The curriculum is culturally competent and is designed to leverage the unique Navajo cultural “intelligences.” Such a curriculum does not currently exist. Nawrocki explains: “There are eight kinds of intelligences. One is introspective, and Navajo students — by culture — are just better at analyzing themselves and their place in the world. Most other programs are designed for more urban students, and therefore, rely solely on the verbal intelligences which are highly cultivated in city-scapes. We’re innovating a curriculum that is introspective and imbued with stories about these students’ ancestors, culture and more.” The development and implementation of this innovative curriculum is just one of many CBI initiatives that target teenage pregnancy, STD, and HIV reduction. “Once again, the grants that Resource Associates is able to write and get awarded are vital to funding these important programs as well as the fundamental operations of CBI,” states Nawrocki.

Grants Ensure a Lasting Legacy and Impact

Nawrocki credits much (if not all) of CBI’s work to grants, and she appreciates the role Resource Associates plays in helping secure them. “I find Resource Associates to be so easy to work with,” she says. “I give a quick synopsis to them of what we can do with a potential grant, and they return to me a 75-page proposal.”

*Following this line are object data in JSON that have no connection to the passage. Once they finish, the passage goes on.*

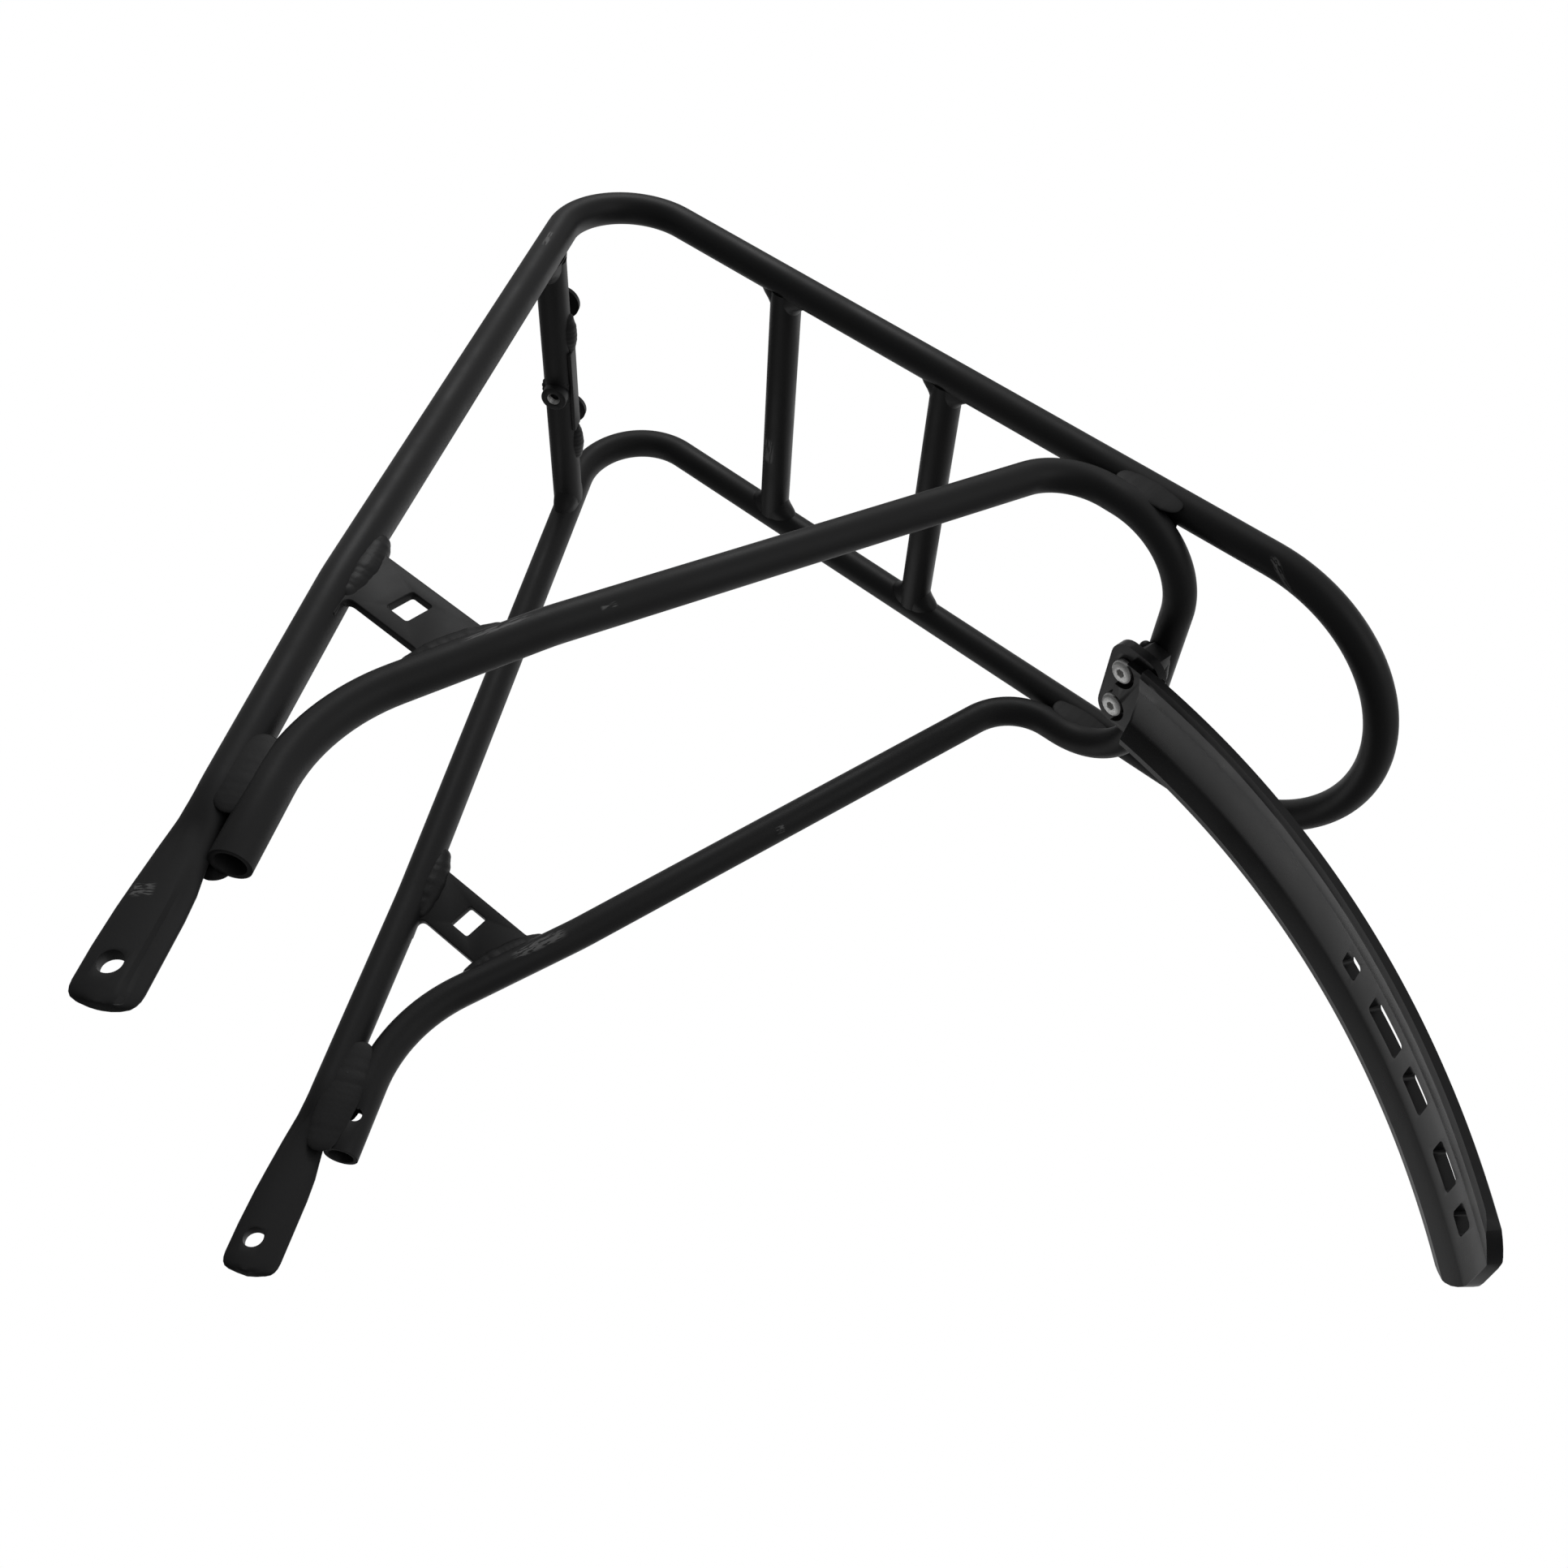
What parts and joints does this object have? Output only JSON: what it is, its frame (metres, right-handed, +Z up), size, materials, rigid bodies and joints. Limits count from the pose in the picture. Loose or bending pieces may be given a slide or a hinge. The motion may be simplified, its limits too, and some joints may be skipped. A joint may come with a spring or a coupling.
{
  "type": "bicycle rear carrier",
  "caption": "Rigid welded steel tube rear carrier for a bicycle: looped platform, splayed legs with flat drilled feet, gusset plates, and a curved slotted mudguard blade.",
  "frame": {"origin": "bottom centre of the bounding box, level with the lowest points of the two feet", "axes": "+X points to the rear of the bicycle, +Y to the carrier's right side, +Z up, with the platform level as in use"},
  "size_m": [0.4906, 0.1808, 0.3775],
  "materials": {
    "coated_steel": "satin black powder coat",
    "coated_weld": "satin black powder coat over rippled weld beads",
    "blade_plastic": "semi-gloss black moulded plastic",
    "screw_steel": "bright zinc-plated steel"
  },
  "bodies": {
    "root": {"main_tube": "coated_steel", "lower_tube": "coated_steel", "front_crossbar": "coated_steel", "middle_crossbar": "coated_steel", "rear_crossbar": "coated_steel", "left_gusset": "coated_steel", "right_gusset": "coated_steel", "mudguard_boss": "coated_steel", "stay_bracket": "coated_steel", "bracket_strip": "coated_steel", "blade_bracket": "coated_steel", "mudguard_blade": "blade_plastic", "left_blade_screw": "screw_steel", "right_blade_screw": "screw_steel", "left_front_crossbar_weld": "coated_weld", "left_middle_crossbar_weld": "coated_weld", "left_rear_crossbar_weld": "coated_weld", "right_front_crossbar_weld": "coated_weld", "right_middle_crossbar_weld": "coated_weld", "right_rear_crossbar_weld": "coated_weld", "left_gusset_leg_weld": "coated_weld", "left_gusset_brace_weld": "coated_weld", "left_leg_weld_outer": "coated_weld", "left_rail_weld_outer": "coated_weld", "left_leg_weld_inner": "coated_weld", "left_rail_weld_inner": "coated_weld", "right_gusset_leg_weld": "coated_weld", "right_gusset_brace_weld": "coated_weld", "right_leg_weld_outer": "coated_weld", "right_rail_weld_outer": "coated_weld", "right_leg_weld_inner": "coated_weld", "right_rail_weld_inner": "coated_weld", "boss_weld": "coated_weld", "left_stay_bracket_weld": "coated_weld", "right_stay_bracket_weld": "coated_weld", "blade_bracket_front_weld": "coated_weld", "blade_bracket_rear_weld": "coated_weld"}
  },
  "joints": []
}
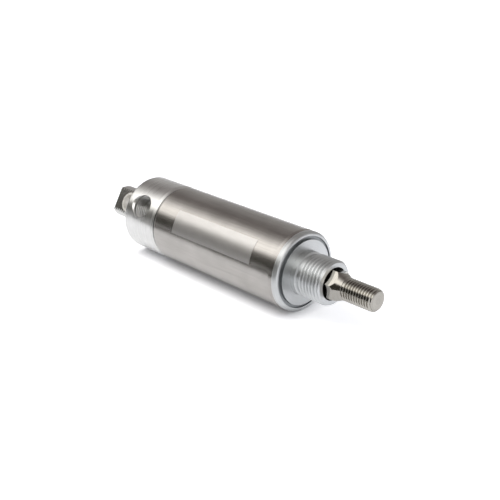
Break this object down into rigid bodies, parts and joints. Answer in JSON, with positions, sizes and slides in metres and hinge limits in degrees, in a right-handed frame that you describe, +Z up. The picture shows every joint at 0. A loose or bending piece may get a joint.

Those 75-page (plus) proposals have built CBI into the nonprofit it is today, and CBI will continue to rely on those grants for its future operations. “Through grants, we’ve strengthened our organization, built our staff and built our nonprofit operational competencies,” Nawrocki says. “Every year, we set aside a healthy grant writing budget; and we make sure to expend that money on writing those grants that most appropriately fit our vision and community needs. That’s how we continue to grow our organization and its impact on the lives of high-needs Four Corners’ citizens.”